• [SHORT PROBLEM]:
Extract the lines between the ones holding "for number, place" and "for node in", inclusive, exactly as written and nothing more.

• [RECORDED DATA]:
◇ ◇ ◇ ◇ ◇

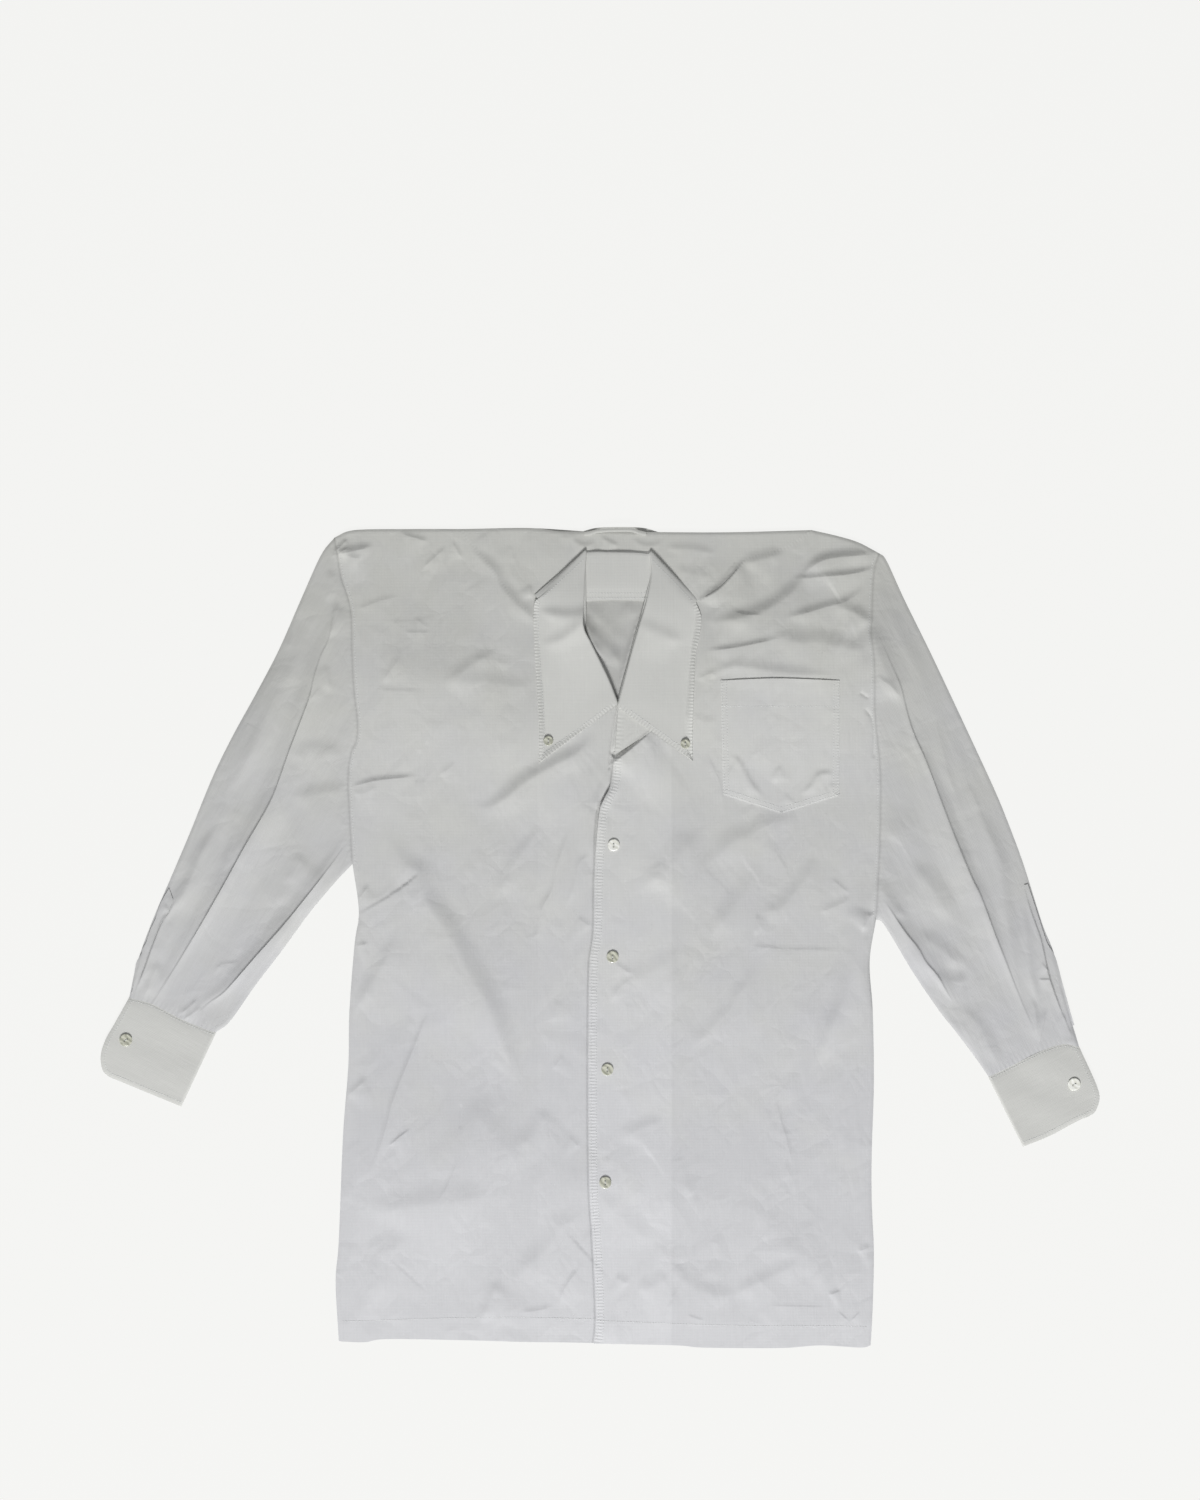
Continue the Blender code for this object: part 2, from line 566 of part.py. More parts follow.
def band_ring(top, foot, wall, closed):
    """The outer and inner skins of one flattened ring, from the top layer's points and the foot's.

    Both lists run from the outer side to the inner side. A ring that isn't closed is open at its outer side.
    """
    def towards(a, b, distance):
        step = (b - a) / max(np.linalg.norm(b - a), 1e-9)
        return a + distance * step

    top_plan, top_z = top[:, :2], top[:, 2]
    round_in = 0.9 * wall
    outer_top = [towards(top_plan[0], top_plan[1], round_in if closed else 0)] + list(top_plan[1:-1])
    outer_top.append(towards(top_plan[-1], top_plan[-2], round_in))
    outer_foot = [towards(foot[0], foot[1], round_in if closed else 0)] + list(foot[1:-1])
    outer_foot.append(towards(foot[-1], foot[-2], round_in))
    inner_top = [towards(top_plan[0], top_plan[1], 1.6 * wall if closed else 0)] + list(top_plan[1:-1])
    inner_top.append(towards(top_plan[-1], top_plan[-2], 1.6 * wall))
    inner_foot = [towards(foot[0], foot[1], 1.6 * wall if closed else 0)] + list(foot[1:-1])
    inner_foot.append(towards(foot[-1], foot[-2], 1.6 * wall))

    def skin(top_points, foot_points, depth, side_depth):
        points = [(x, y, z - depth) for (x, y), z in zip(top_points, top_z)]
        x, y = towards(top_plan[-1], top_plan[-2], side_depth)
        points.append((x, y, 0.5 * top_z[-1]))
        points += [(x, y, depth) for x, y in reversed(foot_points)]
        if closed:
            x, y = towards(top_plan[0], top_plan[1], side_depth)
            points.append((x, y, 0.5 * top_z[0]))
        return points

    return skin(outer_top, outer_foot, 0, 0), skin(inner_top, inner_foot, wall, wall)


def tube_object(name, rings, closed):
    """A wall between an outer and an inner skin, through rings that have the same number of points."""
    count = len(rings[0][0])
    vertices = [point for outer, inner in rings for point in outer + inner]
    faces = []
    spans = range(count if closed else count - 1)

    def at(ring, skin, index):
        return ring * 2 * count + skin * count + index % count

    for r in range(len(rings) - 1):
        for c in spans:
            faces.append((at(r, 0, c), at(r, 0, c + 1), at(r + 1, 0, c + 1), at(r + 1, 0, c)))
            faces.append((at(r, 1, c), at(r + 1, 1, c), at(r + 1, 1, c + 1), at(r, 1, c + 1)))
        if not closed:
            faces.append((at(r, 0, 0), at(r + 1, 0, 0), at(r + 1, 1, 0), at(r, 1, 0)))
            last = count - 1
            faces.append((at(r, 0, last), at(r, 1, last), at(r + 1, 1, last), at(r + 1, 0, last)))
    end = len(rings) - 1
    for c in spans:
        faces.append((at(0, 0, c), at(0, 1, c), at(0, 1, c + 1), at(0, 0, c + 1)))
        faces.append((at(end, 0, c), at(end, 0, c + 1), at(end, 1, c + 1), at(end, 1, c)))
    made = object_of(name, vertices, faces)
    mesh = bmesh.new()
    mesh.from_mesh(made.data)
    bmesh.ops.recalc_face_normals(mesh, faces=mesh.faces)
    mesh.to_mesh(made.data)
    mesh.free()
    smooth_shade(made)
    return made


def make_sleeve(side, armhole, outer_edge, inner_edge, cuff_seam, away):
    """A flattened tube from the armhole to the cuff. It runs from the outer edge to the inner one."""
    armhole = armhole[::-1] + np.array((away * GAP, 0))
    outer = smooth_path(outer_edge, SLEEVE_SPANS) + np.array((away * GAP, 0))
    inner = smooth_path(inner_edge, SLEEVE_SPANS) + np.array((away * GAP, 0))
    end = smooth_path(cuff_seam, ARMHOLE_SPANS)
    outer[-1], inner[-1] = end[0], end[-1]
    plan = patch(outer, inner, armhole, end)
    raised = with_height(plan, lambda places: TOP_LAYER + CLOTH + rise(places))
    rings = [band_ring(row, row[::2, :2], CLOTH, True) for row in raised]
    return tube_object("sleeve_" + side, rings, True)


def make_cuff(side, seam, foot, end, fold):
    """A stiff band folded at its inner side, with its two ends one over the other at its outer side."""
    seam = smooth_path(seam, CUFF_SPANS)
    foot = smooth_path(foot, CUFF_SPANS)
    plan = patch(smooth_path(end, CUFF_DEPTH_SPANS), smooth_path(fold, CUFF_DEPTH_SPANS), seam, foot)
    inward = foot.mean(axis=0) - seam.mean(axis=0)
    plan = plan + 2 * GAP * inward / np.linalg.norm(inward) * np.linspace(1, 0, len(plan))[:, None, None]
    top = np.full(plan.shape[:2] + (1,), 2 * CUFF_WALL + GAP)
    rings = [band_ring(np.concatenate([row, z], axis=1), row, CUFF_WALL, False) for row, z in zip(plan, top)]
    return tube_object("cuff_" + side, rings, False)


def make_collar_stand(trees):
    """The stand. Its front parts lie on the fronts, and its back lies on the fall that is folded under it."""
    half = np.array((0, 0, 0.5 * STIFF))
    share = np.array(STAND_ACROSS)[:, None]
    parts = []
    for sections in (STAND_LEFT, STAND_BACK, STAND_RIGHT):
        rolls = np.array([(row.roll_x, row.roll_y, row.roll_z) for row in sections])
        seams = np.array([(row.seam_x, row.seam_y, row.seam_z) for row in sections])
        grid = (1 - share) * rolls[:, None] + share * seams[:, None]
        late = smoothstep((share - 0.6) / 0.4)[:, 0]
        grid[:, :, 2] = (1 - late) * rolls[:, None, 2] + late * seams[:, None, 2]
        parts.append(grid if sections is STAND_BACK else laid_on(grid - half, trees, 4.0) + half)
    return cloth_panel("collar_stand", np.concatenate(parts), STIFF, 0)


def fall_grid(sections):
    """The places of some sections of the fall, with their bow between the roll and the free edge."""
    share = np.array(FALL_ACROSS)[:, None]
    grid = []
    for row in sections:
        roll = np.array((row.roll_x, row.roll_y, row.roll_z))
        edge = np.array((row.edge_x, row.edge_y, row.edge_z))
        line = (1 - share) * roll + share * edge
        line[:, 2] += row.crown * 4 * (share * (1 - share))[:, 0]
        grid.append(line)
    return np.array(grid)


def make_collar_fall(trees):
    """The fall: both pointed leaves, and the part that is folded under behind the neck."""
    half = np.array((0, 0, 0.5 * STIFF))
    leaves = [laid_on(fall_grid(rows) - half, trees, 10.0) + half for rows in (LEFT_LEAF, RIGHT_LEAF)]
    grid = np.concatenate([leaves[0], fall_grid(UNDER_THE_BACK), leaves[1]])
    return cloth_panel("collar_fall", grid, STIFF, 0)


def make_pocket(trees):
    """The patch pocket, on the right front's own surface."""
    spans, rises = 8, 8
    plan = patch(smooth_path(POCKET_LEFT, rises), smooth_path(POCKET_RIGHT, rises),
                 joined(smooth_path(POCKET_FOOT[:2], spans // 2), smooth_path(POCKET_FOOT[1:], spans // 2)),
                 smooth_path(POCKET_MOUTH, spans))
    flat = with_height(plan, lambda places: np.full(len(places), TOP_LAYER))
    return cloth_panel("pocket", laid_on(flat, trees, 8.0), CLOTH, 1)


def make_placket(side, outer, inner, tree):
    """The narrow strip along the sleeve's opening, on the sleeve's top layer."""
    spans = 9
    edges = (smooth_path(outer, spans), smooth_path(inner, spans))
    if side == "right":
        edges = edges[::-1]
    share = np.linspace(0, 1, 3)[None, :, None]
    plan = (1 - share) * edges[0][:, None] + share * edges[1][:, None]
    flat = with_height(plan, lambda places: np.full(len(places), TOP_LAYER))
    return cloth_panel("placket_" + side, laid_on(flat[::-1], [tree], 5.0), CLOTH, 1)


def make_hanger_loop(tree):
    """The narrow strip that is sewn down at both ends and bows up between them."""
    grid = np.array([[(row.x, row.low_y, row.height), (row.x, row.high_y, row.height)]
                     for row in LOOP_SECTIONS])
    grid = laid_on(grid.transpose(1, 0, 2), [tree], 2.0)
    return cloth_panel("hanger_loop", grid, CLOTH, 1)


def button_profile(diameter, thickness):
    """The half section of a button with a raised rim and a dished middle, from its top centre down."""
    radius, rim = 0.5 * diameter, 0.78
    return ((0, 0.70 * thickness), (0.55 * radius, 0.70 * thickness), (rim * radius, thickness),
            (0.93 * radius, 0.94 * thickness), (radius, 0.6 * thickness), (0.93 * radius, 0.2 * thickness),
            (0.7 * radius, 0), (0, 0))


def make_button(name, size, place, trees, hole_angle):
    """A turned disc with two holes, seated on what it is sewn to."""
    profile = button_profile(*size)
    mesh = bpy.data.meshes.new(name)
    mesh.from_pydata([(x * MM, 0, z * MM) for x, z in profile], [(i, i + 1) for i in range(len(profile) - 1)], [])
    made = bpy.data.objects.new(name, mesh)
    shirt.objects.link(made)
    screw = made.modifiers.new("turned", "SCREW")
    screw.steps = screw.render_steps = BUTTON_STEPS
    screw.use_merge_vertices = True
    screw.merge_threshold = 0.00001
    screw.use_smooth_shade = True
    for sign in (-1, 1):
        across = sign * 0.5 * HOLE_SPACING
        x, y = across * math.cos(hole_angle), across * math.sin(hole_angle)
        drill = bpy.data.meshes.new(name + "_drill")
        shape = bmesh.new()
        bmesh.ops.create_cone(shape, cap_ends=True, segments=8, radius1=HOLE_RADIUS * MM,
                              radius2=HOLE_RADIUS * MM, depth=4 * size[1] * MM)
        bmesh.ops.translate(shape, verts=shape.verts, vec=(x * MM, y * MM, 0))
        shape.to_mesh(drill)
        shape.free()
        cutter = bpy.data.objects.new(drill.name, drill)
        cutters.objects.link(cutter)
        cutter.hide_render = True
        cutter.display_type = "WIRE"
        cutter.parent = made
        hole = made.modifiers.new("hole", "BOOLEAN")
        hole.operation = "DIFFERENCE"
        hole.object = cutter
    seat_button(made, size, place, trees)
    return made


def seat_button(made, size, place, trees):
    """Lays a button along the cloth under it, just clear of the highest point that it covers."""
    x, y = place
    radius = 0.5 * size[0]
    ring = [(x + radius * math.cos(a), y + radius * math.sin(a)) for a in np.linspace(0, 2 * math.pi, 12)[:-1]]
    spots = [(px, py, height_below(trees, px, py)) for px, py in [place] + ring]
    spots = np.array([spot for spot in spots if spot[2] is not None])
    slope = np.linalg.lstsq(np.column_stack([spots[:, 0] - x, spots[:, 1] - y, np.ones(len(spots))]),
                            spots[:, 2], rcond=None)[0]
    level = slope[2] + (spots[:, 2] - (spots[:, :2] - (x, y)) @ slope[:2] - slope[2]).max()
    made.rotation_mode = "QUATERNION"
    made.rotation_quaternion = Vector((0, 0, 1)).rotation_difference(Vector((-slope[0], -slope[1], 1)))
    made.location = (x * MM, y * MM, (level + GAP) * MM)


def give_material(made, name, finish):
    material = bpy.data.materials.get(name) or bpy.data.materials.new(name)
    material.use_nodes = True
    shader = material.node_tree.nodes["Principled BSDF"]
    shader.inputs["Base Color"].default_value = (*finish.colour, 1)
    shader.inputs["Roughness"].default_value = finish.roughness
    shader.inputs["Metallic"].default_value = 0
    made.data.materials.append(material)


for leftover in list(bpy.data.objects):
    bpy.data.objects.remove(leftover)
shirt = bpy.data.collections.new("crumpled button-down shirt")
cutters = bpy.data.collections.new("cutters")
bpy.context.scene.collection.children.link(shirt)
bpy.context.scene.collection.children.link(cutters)
cutters.hide_render = True

back = make_back()
yoke = make_yoke()
front_left = make_front_left()
front_right = make_front_right()
sleeve_left = make_sleeve("left", armhole_left, SLEEVE_LEFT_OUTER, SLEEVE_LEFT_INNER, CUFF_SEAM_LEFT, -1)
sleeve_right = make_sleeve("right", armhole_right, SLEEVE_RIGHT_OUTER, SLEEVE_RIGHT_INNER, CUFF_SEAM_RIGHT, 1)
cuff_left = make_cuff("left", CUFF_SEAM_LEFT, CUFF_FOOT_LEFT, CUFF_END_LEFT, ((-365, -90), (-398, -160)))
cuff_right = make_cuff("right", CUFF_SEAM_RIGHT, CUFF_FOOT_RIGHT, CUFF_END_RIGHT, ((369, -132), (402, -198)))
front_tree = evaluated_tree(front_right)
body_trees = [front_tree, evaluated_tree(front_left), evaluated_tree(yoke)]
collar_stand = make_collar_stand(body_trees)
collar_fall = make_collar_fall(body_trees + [evaluated_tree(collar_stand)])
fall_tree = evaluated_tree(collar_fall)
pocket = make_pocket([front_tree])
placket_left = make_placket("left", PLACKET_LEFT_OUTER, PLACKET_LEFT_INNER, evaluated_tree(sleeve_left))
placket_right = make_placket("right", PLACKET_RIGHT_OUTER, PLACKET_RIGHT_INNER, evaluated_tree(sleeve_right))
hanger_loop = make_hanger_loop(evaluated_tree(yoke))

for number, place in enumerate(FRONT_BUTTON_PLACES, 1):
    give_material(make_button(f"button_front_{number}", FRONT_BUTTON, place, [front_tree], math.pi / 2),
                  "shell_button", SHELL)
for side, place in COLLAR_BUTTON_PLACES.items():
    give_material(make_button("button_collar_" + side, COLLAR_BUTTON, place, [fall_tree], math.pi / 2),
                  "shell_button", SHELL)
for side, cuff in (("left", cuff_left), ("right", cuff_right)):
    place = CUFF_BUTTON_PLACES[side]
    give_material(make_button("button_cuff_" + side, CUFF_BUTTON, place, [evaluated_tree(cuff)], 0.6),
                  "shell_button", SHELL)
for made in (back, yoke, front_left, front_right, sleeve_left, sleeve_right, pocket, placket_left,
             placket_right, hanger_loop):
    give_material(made, "poplin", POPLIN)
for made in (collar_fall, collar_stand, cuff_left, cuff_right):
    give_material(made, "poplin_stiff", POPLIN_STIFF)
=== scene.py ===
"""Crumpled button-down shirt, laid flat on its back with its front up.

Lengths in the constants and tables are millimetres, and the model is in metres. The shirt lies on the
plane z = 0, +X is the viewer's right, +Y points to the collar and +Z is up. Left and right are the
viewer's.
"""

import math
from collections import namedtuple

import bmesh
import bpy
import numpy as np
from mathutils import Matrix, Vector
from mathutils.bvhtree import BVHTree
from mathutils.geometry import delaunay_2d_cdt
from mathutils.kdtree import KDTree


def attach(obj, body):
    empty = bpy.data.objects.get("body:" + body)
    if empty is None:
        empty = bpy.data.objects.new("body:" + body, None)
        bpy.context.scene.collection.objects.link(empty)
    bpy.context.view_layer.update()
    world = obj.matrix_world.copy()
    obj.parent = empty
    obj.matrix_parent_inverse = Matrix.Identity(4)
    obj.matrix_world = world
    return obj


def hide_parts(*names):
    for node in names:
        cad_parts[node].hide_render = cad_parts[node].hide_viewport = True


bl_info = {
    "name": "Crumpled button-down shirt",
    "version": (1, 0, 0),
    "blender": (4, 5, 0),
    "location": "3D View > Sidebar > Shirt",
    "description": "Builds a creased cotton shirt, laid flat, piece by piece",
    "category": "Object",
}

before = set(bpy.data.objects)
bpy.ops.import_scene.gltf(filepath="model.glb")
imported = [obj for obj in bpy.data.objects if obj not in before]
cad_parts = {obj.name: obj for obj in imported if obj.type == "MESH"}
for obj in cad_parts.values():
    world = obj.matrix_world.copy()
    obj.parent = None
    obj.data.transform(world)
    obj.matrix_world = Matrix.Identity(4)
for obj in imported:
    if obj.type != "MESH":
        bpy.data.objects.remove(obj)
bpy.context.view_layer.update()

MM = 0.001
SEED = 7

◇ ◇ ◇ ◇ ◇

• [SOLUTION FOR THIS PROBLEM]:
for number, place in enumerate(FRONT_BUTTON_PLACES, 1):
    give_material(make_button(f"button_front_{number}", FRONT_BUTTON, place, [front_tree], math.pi / 2),
                  "shell_button", SHELL)
for side, place in COLLAR_BUTTON_PLACES.items():
    give_material(make_button("button_collar_" + side, COLLAR_BUTTON, place, [fall_tree], math.pi / 2),
                  "shell_button", SHELL)
for side, cuff in (("left", cuff_left), ("right", cuff_right)):
    place = CUFF_BUTTON_PLACES[side]
    give_material(make_button("button_cuff_" + side, CUFF_BUTTON, place, [evaluated_tree(cuff)], 0.6),
                  "shell_button", SHELL)
for made in (back, yoke, front_left, front_right, sleeve_left, sleeve_right, pocket, placket_left,
             placket_right, hanger_loop):
    give_material(made, "poplin", POPLIN)
for made in (collar_fall, collar_stand, cuff_left, cuff_right):
    give_material(made, "poplin_stiff", POPLIN_STIFF)
=== scene.py ===
"""Crumpled button-down shirt, laid flat on its back with its front up.

Lengths in the constants and tables are millimetres, and the model is in metres. The shirt lies on the
plane z = 0, +X is the viewer's right, +Y points to the collar and +Z is up. Left and right are the
viewer's.
"""

import math
from collections import namedtuple

import bmesh
import bpy
import numpy as np
from mathutils import Matrix, Vector
from mathutils.bvhtree import BVHTree
from mathutils.geometry import delaunay_2d_cdt
from mathutils.kdtree import KDTree


def attach(obj, body):
    empty = bpy.data.objects.get("body:" + body)
    if empty is None:
        empty = bpy.data.objects.new("body:" + body, None)
        bpy.context.scene.collection.objects.link(empty)
    bpy.context.view_layer.update()
    world = obj.matrix_world.copy()
    obj.parent = empty
    obj.matrix_parent_inverse = Matrix.Identity(4)
    obj.matrix_world = world
    return obj


def hide_parts(*names):
    for node in names:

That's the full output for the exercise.